Brazil is moving towards linux, there are many popular distros made
by Brazilian companies and lots (and I mean lots) of Open Source
Zealots involved with all kinds of branches of the goverment. To
understand this move one should understand two things, first is
called Tropicalia which was a cultural movement akin to hippie
culture that moved much of Brazil during the dictatorship era.
Tropicalia was rebellion using music, poetry and whichever cultural
means they could found, it was getting foreign culture (Ie Rock
Music) and modifing it so it became Brazilian (Thats why it's called
Tropicalia and Antropofagia Cultural). It was not like some other
nations that were trying to ban foreign culture, it was like embrace
and extend, I think the phrase was: "let us use what is good by
tropicalize the thing.". Gilberto Gil was there and so were others.
Other point to understand is that Brazil is deep linked with some
kind of Robin Hood Philosophy where we're under some evil rule by
foreign powers and must steal and give things to the poor. It's more
metaphorical than reality. So how this translate to software?
Zealots in Brazil see Microsoft as evil power that creates
proprietary software that costs tons of money to the goverment.
Solution migrate everything to free software and defy those evil
powers. The whole goverment moved on that direction, and when
Brazilian goverment act with tropicalia and robin hood behaviour in
mind, they will not be stopped. Now that you have the background. Let
us talk about two consequences here.
Our singing and dancing minister said: "free software is the way!". I
study at the Federal University of Rio de Janeiro (AKA UFF) at the
school known as IACS (Social Comunications and Arts Institute), in
our campus are the journalism, advertising and film schools. When
goverment decided to run on linux the first thing that happened was a
task force entered the campus, formatted all machines, installed Red
Hat. Consequence, work stopped, many classes stopped. No one could
use Linux, the office suite format would not cross platforms, trying
to start a document at university for late editing at home with
windows was a sure way to loose everything. Unicode didn't work.

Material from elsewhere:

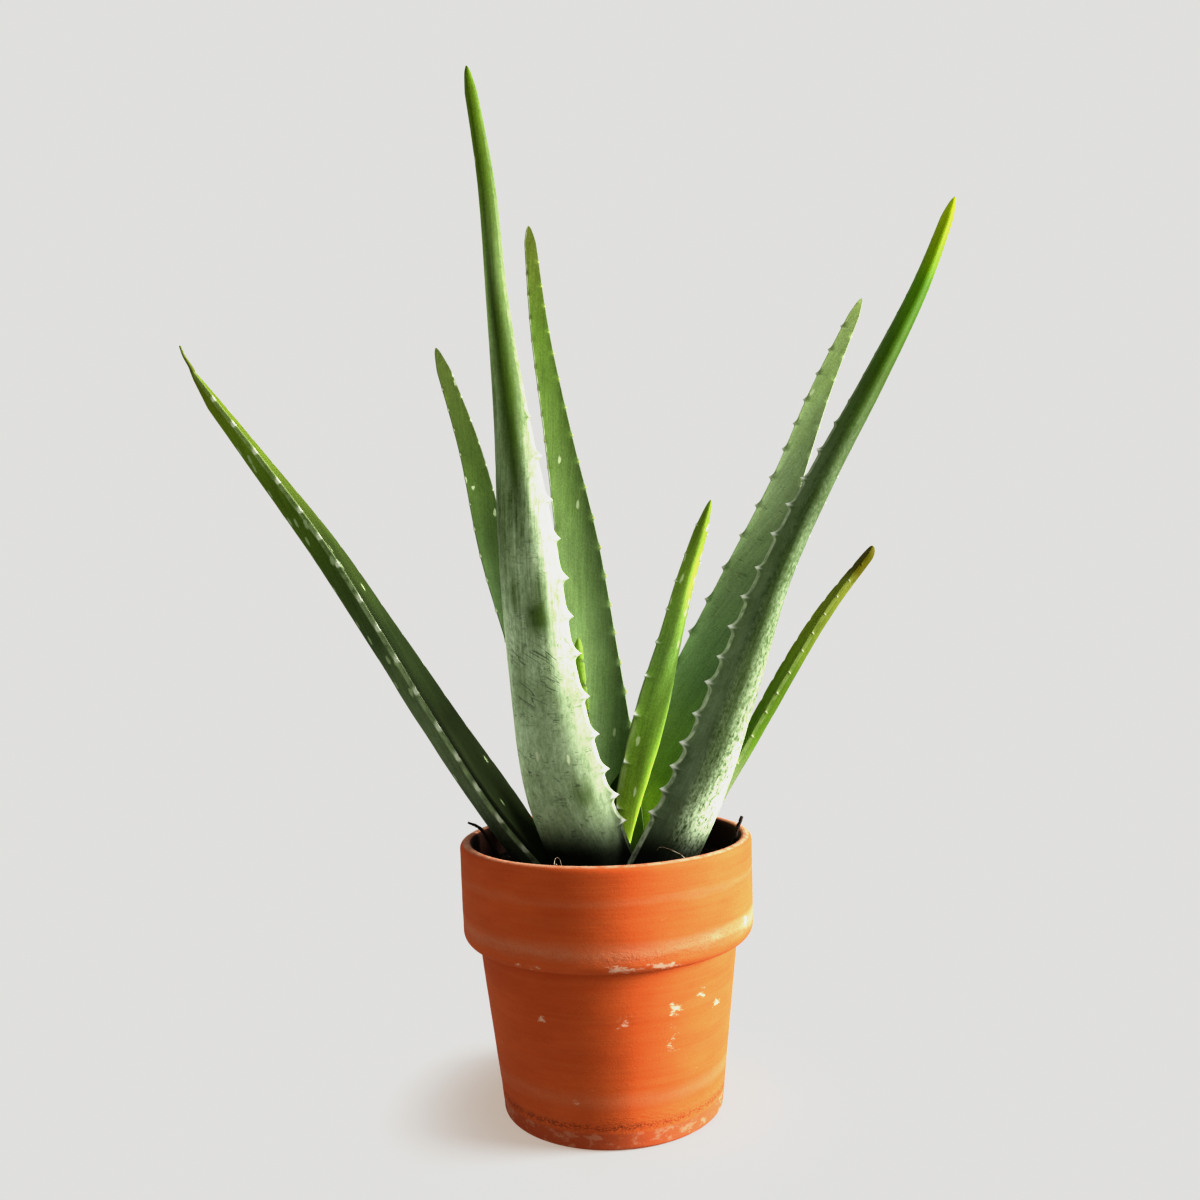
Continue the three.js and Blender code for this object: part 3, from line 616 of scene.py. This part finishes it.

Keyboard mapping didn't work, clipboard didn't work... we're still
trying to solve this issues. The journalism school stopped all
classes for Desktop Publishing since there's no suite for those tasks
in linux, the advertising school is forcing GIMP down the throat of
the students when all they want is Corel Draw back. When all this
happened, one of the film school teachers came to me and whispered:
"Andre, thank God tonight because we use Macs and they will never try
to install linux on our machines.". Yes on the film school we're
stuck with MacOS 9 and final cut pro 2 but it's better than Red Hat
for me. That's what happens when goverment decides to migrate itself
to linux without thinking that in the Real world, people might need
proprietary platforms, the zealots excuse is: "if we all move, we'll
create momentum to F/OSS so that better apps will be created." my
answer is always the same: "Adobe has a team of highly skilled
engineers, and by that I mean real graduation not late night hacking,
and it took them years to create PageMaker and InDesign, do you
really think that half a dozen spare time coders that usually can't
coordinate among themselves will be able to deliver a similar
solution in less than a couple years?". Usually after this question,
they start barking at me for being a "capitalist bastard"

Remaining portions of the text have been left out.